Como em tantas outras rivalidades entre vizinhos, há particularidades que ajudam a crivar as diferenças e a convivência entre os dois lados da cidade. No caso de Hearts e Hibernian, um dos rituais envolve um ato pouco higiénico mas profundamente enraizado na cultura dos dois clubes e, sobretudo, da própria cidade.
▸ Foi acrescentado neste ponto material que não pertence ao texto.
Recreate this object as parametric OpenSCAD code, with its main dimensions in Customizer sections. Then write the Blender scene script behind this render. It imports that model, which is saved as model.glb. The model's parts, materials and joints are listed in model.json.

O símbolo do Heart of Midlothian - clube - foi inspirado no coração com o mesmo nome empedrado na famosa Royal Mile de Edimburgo desde 1561. O coração de granito perdurou no tempo, mesmo depois do edifício adjacente, onde os habitantes pagavam as suas multas, ter sido demolido e, com ele, nasceu a superstição de... cuspirem no "coração" para dar sorte.
Esse ritual não tardou a ser integrado na rotina dos adeptos de ambos os clubes, com os apoiantes do Hearts a manterem a tradição "original" de cuspir no símbolo de pedra com o intuito de chamar a fortuna e os do Hibernian, qual inversão do feitiço, para mostrar desprezo pelo maior rival da cidade.
Na experiência de José Gonçalves, que não perdeu nenhum dos sete dérbis em que participou, o aspeto mais marcante é a sensação de pertença dos adeptos: «Em semana de dérbi, os níveis de concentração eram sempre mais elevados. Quando ias tomar um café ou às compras, os adeptos só te falavam sobre isso. Tentam motivar-te e explicar-te o porquê de o dérbi ser tão importante. Há uma ligação familiar, de várias gerações, ao Hearts; para eles, o clube é o máximo. Há esse sentimento de passar o amor ao clube de geração em geração e isso é algo muito lindo e que eu gosto», admite.
E porque em Edimburgo, de ambos os lados da cidade, a relação sentimental é imperial, o início dos anos 90 do século passado marcou um dos períodos mais tensos na relação entre os clubes e, especialmente, entre os adeptos. Isto porque Wallace Mercer, presidente do Hearts à data, tentou adquirir o grande rival, mergulhado numa grave crise financeira. Essa manifestação de intenção provocou um escalar de tensão entre os dois lados que culminou com uma invasão de campo e confrontos violentos em pleno relvado no dérbi do dia 15 de setembro de 1990, em Easter Road, a casa do Hibernian.
Dos clássicos de ano novo às cuspidelas supersticiosas, o dérbi de Edimburgo mantém, ao dia de hoje, o seu encanto intacto. Sem o peso religioso do "Old Firm", os duelos entre Hearts e Hibernian servem, sobretudo, para reclamar superioridade no território comum da capital.
Para José Gonçalves, que passou por sete países e 13 clubes ao longo da carreira, o veredicto é claro: «O Tynecastle é o estádio e Edimburgo a cidade que eu mais gosto. Pelo respeito dos escoceses, pelo respeito do futebol, pelo barulho no estádio, a intensidade dos jogos... Eu amo tudo isso. O Tynecastle é como um monumento para mim», termina.